**OBJECTIVE:** The required output is a word-for-word copy of the lines from the line bearing "front_cover();" through the line bearing "obj.matrix_parent_inverse = Matrix.Identity(4)", inclusive, and no other lines.

# start of SOURCE DATA

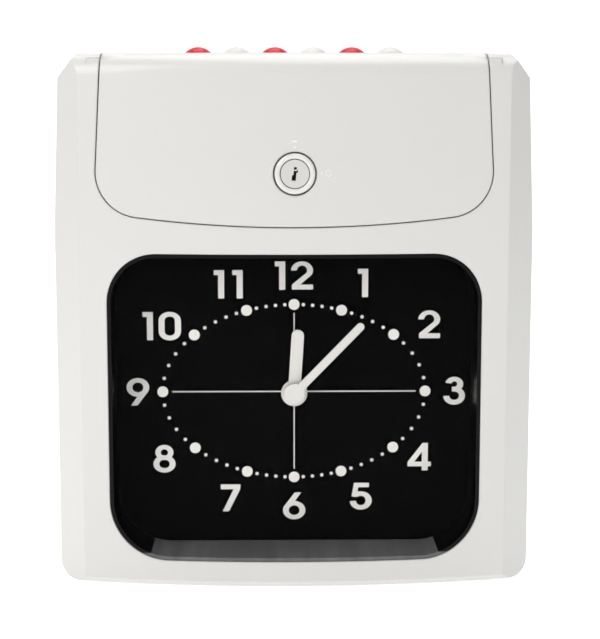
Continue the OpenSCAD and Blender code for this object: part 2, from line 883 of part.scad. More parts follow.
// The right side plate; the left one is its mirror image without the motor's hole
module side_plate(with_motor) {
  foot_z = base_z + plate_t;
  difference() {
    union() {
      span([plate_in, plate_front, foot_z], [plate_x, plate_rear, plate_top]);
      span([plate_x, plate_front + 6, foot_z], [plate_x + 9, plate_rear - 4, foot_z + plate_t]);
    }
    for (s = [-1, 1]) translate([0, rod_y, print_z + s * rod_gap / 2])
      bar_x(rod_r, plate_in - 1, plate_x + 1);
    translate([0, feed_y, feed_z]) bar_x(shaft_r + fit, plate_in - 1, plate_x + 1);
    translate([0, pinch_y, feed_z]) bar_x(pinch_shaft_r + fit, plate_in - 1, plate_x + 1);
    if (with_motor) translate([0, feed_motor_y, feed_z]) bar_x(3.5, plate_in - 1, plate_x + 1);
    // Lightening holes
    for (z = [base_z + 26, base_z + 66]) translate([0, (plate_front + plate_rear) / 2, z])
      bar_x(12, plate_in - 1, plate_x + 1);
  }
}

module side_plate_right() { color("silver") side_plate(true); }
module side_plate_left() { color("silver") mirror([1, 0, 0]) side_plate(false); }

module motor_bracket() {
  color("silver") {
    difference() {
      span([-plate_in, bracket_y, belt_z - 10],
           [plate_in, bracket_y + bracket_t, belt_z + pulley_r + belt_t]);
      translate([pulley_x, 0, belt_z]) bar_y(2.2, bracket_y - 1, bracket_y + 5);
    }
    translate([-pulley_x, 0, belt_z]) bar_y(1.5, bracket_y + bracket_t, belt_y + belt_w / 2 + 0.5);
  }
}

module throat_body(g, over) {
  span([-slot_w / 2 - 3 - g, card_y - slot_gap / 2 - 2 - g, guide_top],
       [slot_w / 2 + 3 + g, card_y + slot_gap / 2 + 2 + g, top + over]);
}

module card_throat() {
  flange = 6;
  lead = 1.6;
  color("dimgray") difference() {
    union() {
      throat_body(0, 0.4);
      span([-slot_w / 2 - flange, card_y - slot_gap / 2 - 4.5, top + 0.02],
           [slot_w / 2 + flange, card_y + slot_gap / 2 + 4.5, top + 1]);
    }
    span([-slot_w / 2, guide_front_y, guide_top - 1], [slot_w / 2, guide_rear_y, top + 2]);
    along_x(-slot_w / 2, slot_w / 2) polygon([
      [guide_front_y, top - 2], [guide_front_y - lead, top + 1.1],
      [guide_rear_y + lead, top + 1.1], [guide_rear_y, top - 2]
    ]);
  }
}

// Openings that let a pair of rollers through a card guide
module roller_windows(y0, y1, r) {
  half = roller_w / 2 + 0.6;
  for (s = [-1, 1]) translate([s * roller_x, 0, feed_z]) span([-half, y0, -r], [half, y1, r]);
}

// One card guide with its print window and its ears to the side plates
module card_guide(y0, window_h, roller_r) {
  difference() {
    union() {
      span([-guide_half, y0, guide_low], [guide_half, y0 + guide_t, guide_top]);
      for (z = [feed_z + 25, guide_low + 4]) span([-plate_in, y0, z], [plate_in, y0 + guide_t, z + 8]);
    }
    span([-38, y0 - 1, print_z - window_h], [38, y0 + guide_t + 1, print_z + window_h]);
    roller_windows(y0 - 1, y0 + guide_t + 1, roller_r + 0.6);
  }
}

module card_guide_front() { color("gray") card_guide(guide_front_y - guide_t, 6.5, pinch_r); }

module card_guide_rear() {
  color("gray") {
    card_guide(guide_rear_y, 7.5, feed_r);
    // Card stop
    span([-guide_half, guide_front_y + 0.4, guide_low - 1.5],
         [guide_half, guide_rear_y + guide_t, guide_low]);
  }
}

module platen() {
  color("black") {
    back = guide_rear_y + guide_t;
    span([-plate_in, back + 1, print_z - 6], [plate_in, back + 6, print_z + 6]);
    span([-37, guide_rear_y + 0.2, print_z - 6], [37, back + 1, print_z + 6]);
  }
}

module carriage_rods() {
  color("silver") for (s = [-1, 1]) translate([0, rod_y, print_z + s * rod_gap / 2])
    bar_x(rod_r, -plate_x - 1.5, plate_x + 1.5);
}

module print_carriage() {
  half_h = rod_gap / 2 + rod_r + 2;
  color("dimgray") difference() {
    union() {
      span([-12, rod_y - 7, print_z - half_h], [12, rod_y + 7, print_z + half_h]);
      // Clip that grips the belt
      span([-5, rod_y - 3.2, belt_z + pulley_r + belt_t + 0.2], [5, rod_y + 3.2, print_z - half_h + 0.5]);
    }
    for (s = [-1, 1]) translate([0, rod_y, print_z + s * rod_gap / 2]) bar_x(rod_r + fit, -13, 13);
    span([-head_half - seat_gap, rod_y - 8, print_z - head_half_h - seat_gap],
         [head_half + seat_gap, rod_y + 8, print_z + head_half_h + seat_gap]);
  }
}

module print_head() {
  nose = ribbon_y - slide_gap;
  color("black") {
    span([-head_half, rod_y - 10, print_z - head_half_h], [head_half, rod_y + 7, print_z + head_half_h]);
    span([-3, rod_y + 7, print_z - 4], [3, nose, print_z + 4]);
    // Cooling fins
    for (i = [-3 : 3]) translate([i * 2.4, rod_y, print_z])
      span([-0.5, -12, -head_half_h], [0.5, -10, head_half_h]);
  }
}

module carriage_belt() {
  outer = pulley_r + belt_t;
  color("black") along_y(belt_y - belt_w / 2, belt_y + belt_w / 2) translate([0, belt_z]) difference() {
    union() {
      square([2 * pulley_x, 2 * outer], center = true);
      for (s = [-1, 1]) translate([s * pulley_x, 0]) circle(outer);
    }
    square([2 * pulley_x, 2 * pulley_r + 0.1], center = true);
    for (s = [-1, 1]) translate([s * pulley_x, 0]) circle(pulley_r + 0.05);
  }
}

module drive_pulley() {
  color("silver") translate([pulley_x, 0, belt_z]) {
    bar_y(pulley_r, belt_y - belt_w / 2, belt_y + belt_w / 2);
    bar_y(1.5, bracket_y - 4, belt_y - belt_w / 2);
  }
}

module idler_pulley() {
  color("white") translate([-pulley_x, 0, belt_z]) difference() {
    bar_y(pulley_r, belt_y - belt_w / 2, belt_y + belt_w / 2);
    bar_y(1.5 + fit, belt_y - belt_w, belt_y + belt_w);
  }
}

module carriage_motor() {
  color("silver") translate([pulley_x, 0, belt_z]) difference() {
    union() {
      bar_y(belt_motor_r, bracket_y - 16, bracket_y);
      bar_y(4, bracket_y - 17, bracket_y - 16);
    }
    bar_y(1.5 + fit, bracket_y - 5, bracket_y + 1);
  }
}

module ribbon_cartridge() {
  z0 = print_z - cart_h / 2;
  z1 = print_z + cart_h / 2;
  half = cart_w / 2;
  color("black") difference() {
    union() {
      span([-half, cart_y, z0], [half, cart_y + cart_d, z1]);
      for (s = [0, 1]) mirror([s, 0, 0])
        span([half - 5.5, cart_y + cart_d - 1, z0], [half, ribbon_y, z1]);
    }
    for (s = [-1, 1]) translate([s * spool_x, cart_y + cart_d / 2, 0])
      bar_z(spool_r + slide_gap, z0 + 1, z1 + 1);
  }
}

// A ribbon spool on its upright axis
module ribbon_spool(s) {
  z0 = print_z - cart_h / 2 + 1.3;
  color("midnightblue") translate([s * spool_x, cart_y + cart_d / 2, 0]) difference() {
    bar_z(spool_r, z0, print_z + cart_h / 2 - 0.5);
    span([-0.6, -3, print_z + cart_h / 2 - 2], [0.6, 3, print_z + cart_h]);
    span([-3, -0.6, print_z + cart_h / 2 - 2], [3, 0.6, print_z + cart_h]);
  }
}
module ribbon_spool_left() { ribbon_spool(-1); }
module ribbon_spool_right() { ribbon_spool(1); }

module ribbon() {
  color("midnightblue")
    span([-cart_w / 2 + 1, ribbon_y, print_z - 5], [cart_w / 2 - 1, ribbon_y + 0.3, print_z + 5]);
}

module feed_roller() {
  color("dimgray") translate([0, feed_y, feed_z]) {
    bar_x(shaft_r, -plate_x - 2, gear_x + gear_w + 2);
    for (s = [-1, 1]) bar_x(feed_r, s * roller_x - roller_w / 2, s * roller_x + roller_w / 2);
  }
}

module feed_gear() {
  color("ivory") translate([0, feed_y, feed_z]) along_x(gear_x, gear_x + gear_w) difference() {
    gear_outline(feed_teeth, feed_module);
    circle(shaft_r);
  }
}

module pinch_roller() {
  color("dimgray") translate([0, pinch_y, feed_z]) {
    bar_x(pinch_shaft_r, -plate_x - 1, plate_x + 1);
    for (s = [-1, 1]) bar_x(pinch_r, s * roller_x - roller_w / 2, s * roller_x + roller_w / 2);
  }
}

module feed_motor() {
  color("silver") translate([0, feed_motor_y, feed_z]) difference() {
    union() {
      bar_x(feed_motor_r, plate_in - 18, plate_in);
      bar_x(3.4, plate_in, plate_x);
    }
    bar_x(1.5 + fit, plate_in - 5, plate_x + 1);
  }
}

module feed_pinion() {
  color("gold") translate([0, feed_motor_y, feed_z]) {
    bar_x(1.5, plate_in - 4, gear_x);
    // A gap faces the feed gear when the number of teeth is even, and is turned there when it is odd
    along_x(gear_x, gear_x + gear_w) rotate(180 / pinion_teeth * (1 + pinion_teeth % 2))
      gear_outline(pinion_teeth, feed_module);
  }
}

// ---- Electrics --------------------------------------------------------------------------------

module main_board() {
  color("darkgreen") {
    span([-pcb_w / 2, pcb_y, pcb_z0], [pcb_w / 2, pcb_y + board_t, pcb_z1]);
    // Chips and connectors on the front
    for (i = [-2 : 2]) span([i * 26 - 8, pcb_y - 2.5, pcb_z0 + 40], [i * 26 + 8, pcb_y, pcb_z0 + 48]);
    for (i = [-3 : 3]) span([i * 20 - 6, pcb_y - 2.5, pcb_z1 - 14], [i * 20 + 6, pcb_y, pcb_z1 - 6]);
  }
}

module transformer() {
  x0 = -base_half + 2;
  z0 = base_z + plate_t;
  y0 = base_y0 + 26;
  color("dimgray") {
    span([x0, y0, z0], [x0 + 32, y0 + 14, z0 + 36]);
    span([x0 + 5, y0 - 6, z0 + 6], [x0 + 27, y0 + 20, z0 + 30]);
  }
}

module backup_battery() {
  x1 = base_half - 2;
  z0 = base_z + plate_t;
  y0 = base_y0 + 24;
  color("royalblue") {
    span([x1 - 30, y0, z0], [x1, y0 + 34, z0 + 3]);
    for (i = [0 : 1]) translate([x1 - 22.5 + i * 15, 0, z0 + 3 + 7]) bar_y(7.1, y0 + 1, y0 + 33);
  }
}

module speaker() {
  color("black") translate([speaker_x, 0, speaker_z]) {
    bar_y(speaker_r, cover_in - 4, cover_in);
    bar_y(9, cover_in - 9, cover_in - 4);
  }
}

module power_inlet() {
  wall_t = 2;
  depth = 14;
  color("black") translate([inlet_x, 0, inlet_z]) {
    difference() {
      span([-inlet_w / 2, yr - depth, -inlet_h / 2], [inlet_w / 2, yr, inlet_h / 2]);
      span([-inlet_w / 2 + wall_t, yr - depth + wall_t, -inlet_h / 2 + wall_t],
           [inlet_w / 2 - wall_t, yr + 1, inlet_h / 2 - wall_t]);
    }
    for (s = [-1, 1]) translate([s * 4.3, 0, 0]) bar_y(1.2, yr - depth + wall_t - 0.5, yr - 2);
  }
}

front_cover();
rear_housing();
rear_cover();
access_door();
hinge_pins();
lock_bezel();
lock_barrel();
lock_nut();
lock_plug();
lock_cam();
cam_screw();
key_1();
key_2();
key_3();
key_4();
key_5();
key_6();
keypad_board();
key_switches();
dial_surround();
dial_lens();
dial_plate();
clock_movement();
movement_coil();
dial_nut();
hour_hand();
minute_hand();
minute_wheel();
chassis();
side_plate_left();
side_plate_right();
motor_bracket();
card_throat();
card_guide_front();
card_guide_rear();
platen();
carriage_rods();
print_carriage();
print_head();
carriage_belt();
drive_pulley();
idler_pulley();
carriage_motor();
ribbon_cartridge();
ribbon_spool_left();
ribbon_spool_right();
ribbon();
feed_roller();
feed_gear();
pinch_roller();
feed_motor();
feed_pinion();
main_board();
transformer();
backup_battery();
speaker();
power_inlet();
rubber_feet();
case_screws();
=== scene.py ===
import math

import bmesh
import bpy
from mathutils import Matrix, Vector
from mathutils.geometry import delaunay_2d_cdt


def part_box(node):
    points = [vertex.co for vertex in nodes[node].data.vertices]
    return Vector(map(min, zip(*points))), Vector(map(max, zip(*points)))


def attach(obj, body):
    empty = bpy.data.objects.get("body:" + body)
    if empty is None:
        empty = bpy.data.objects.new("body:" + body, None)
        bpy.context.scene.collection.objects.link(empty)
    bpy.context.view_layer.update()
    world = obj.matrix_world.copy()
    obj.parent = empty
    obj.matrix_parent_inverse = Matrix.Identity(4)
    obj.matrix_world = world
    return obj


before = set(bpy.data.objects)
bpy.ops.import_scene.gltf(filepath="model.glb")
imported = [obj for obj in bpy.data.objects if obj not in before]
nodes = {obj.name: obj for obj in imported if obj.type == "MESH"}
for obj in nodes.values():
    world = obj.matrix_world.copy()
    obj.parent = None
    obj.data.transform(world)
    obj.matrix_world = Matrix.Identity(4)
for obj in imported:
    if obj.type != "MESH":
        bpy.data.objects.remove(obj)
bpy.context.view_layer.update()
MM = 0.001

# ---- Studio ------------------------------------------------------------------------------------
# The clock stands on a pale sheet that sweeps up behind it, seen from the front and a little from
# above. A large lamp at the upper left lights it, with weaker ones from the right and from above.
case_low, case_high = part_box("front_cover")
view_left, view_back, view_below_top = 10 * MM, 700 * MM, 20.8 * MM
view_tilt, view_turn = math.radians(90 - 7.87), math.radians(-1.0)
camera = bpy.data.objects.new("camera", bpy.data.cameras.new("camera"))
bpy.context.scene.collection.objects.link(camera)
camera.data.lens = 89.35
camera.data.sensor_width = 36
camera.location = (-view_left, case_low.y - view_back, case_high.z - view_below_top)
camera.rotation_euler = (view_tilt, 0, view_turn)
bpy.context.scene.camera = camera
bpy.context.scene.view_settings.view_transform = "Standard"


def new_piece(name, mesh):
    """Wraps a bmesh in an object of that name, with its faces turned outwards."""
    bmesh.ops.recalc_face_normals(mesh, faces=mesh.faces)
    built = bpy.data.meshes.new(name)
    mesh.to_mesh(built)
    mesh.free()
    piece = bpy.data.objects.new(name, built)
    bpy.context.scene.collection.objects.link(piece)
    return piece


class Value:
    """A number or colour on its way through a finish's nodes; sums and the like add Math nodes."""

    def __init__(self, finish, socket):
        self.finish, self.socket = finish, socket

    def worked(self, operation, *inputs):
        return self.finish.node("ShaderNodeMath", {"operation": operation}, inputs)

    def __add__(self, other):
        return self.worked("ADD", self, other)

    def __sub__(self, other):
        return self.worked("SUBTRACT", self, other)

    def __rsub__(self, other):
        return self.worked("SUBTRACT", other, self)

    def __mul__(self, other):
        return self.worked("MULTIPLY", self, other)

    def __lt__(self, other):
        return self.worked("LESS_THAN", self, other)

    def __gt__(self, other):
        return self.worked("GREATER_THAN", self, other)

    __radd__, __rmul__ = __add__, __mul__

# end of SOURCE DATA

**RESULT FOR THIS EXERCISE:**
front_cover();
rear_housing();
rear_cover();
access_door();
hinge_pins();
lock_bezel();
lock_barrel();
lock_nut();
lock_plug();
lock_cam();
cam_screw();
key_1();
key_2();
key_3();
key_4();
key_5();
key_6();
keypad_board();
key_switches();
dial_surround();
dial_lens();
dial_plate();
clock_movement();
movement_coil();
dial_nut();
hour_hand();
minute_hand();
minute_wheel();
chassis();
side_plate_left();
side_plate_right();
motor_bracket();
card_throat();
card_guide_front();
card_guide_rear();
platen();
carriage_rods();
print_carriage();
print_head();
carriage_belt();
drive_pulley();
idler_pulley();
carriage_motor();
ribbon_cartridge();
ribbon_spool_left();
ribbon_spool_right();
ribbon();
feed_roller();
feed_gear();
pinch_roller();
feed_motor();
feed_pinion();
main_board();
transformer();
backup_battery();
speaker();
power_inlet();
rubber_feet();
case_screws();
=== scene.py ===
import math

import bmesh
import bpy
from mathutils import Matrix, Vector
from mathutils.geometry import delaunay_2d_cdt


def part_box(node):
    points = [vertex.co for vertex in nodes[node].data.vertices]
    return Vector(map(min, zip(*points))), Vector(map(max, zip(*points)))


def attach(obj, body):
    empty = bpy.data.objects.get("body:" + body)
    if empty is None:
        empty = bpy.data.objects.new("body:" + body, None)
        bpy.context.scene.collection.objects.link(empty)
    bpy.context.view_layer.update()
    world = obj.matrix_world.copy()
    obj.parent = empty
    obj.matrix_parent_inverse = Matrix.Identity(4)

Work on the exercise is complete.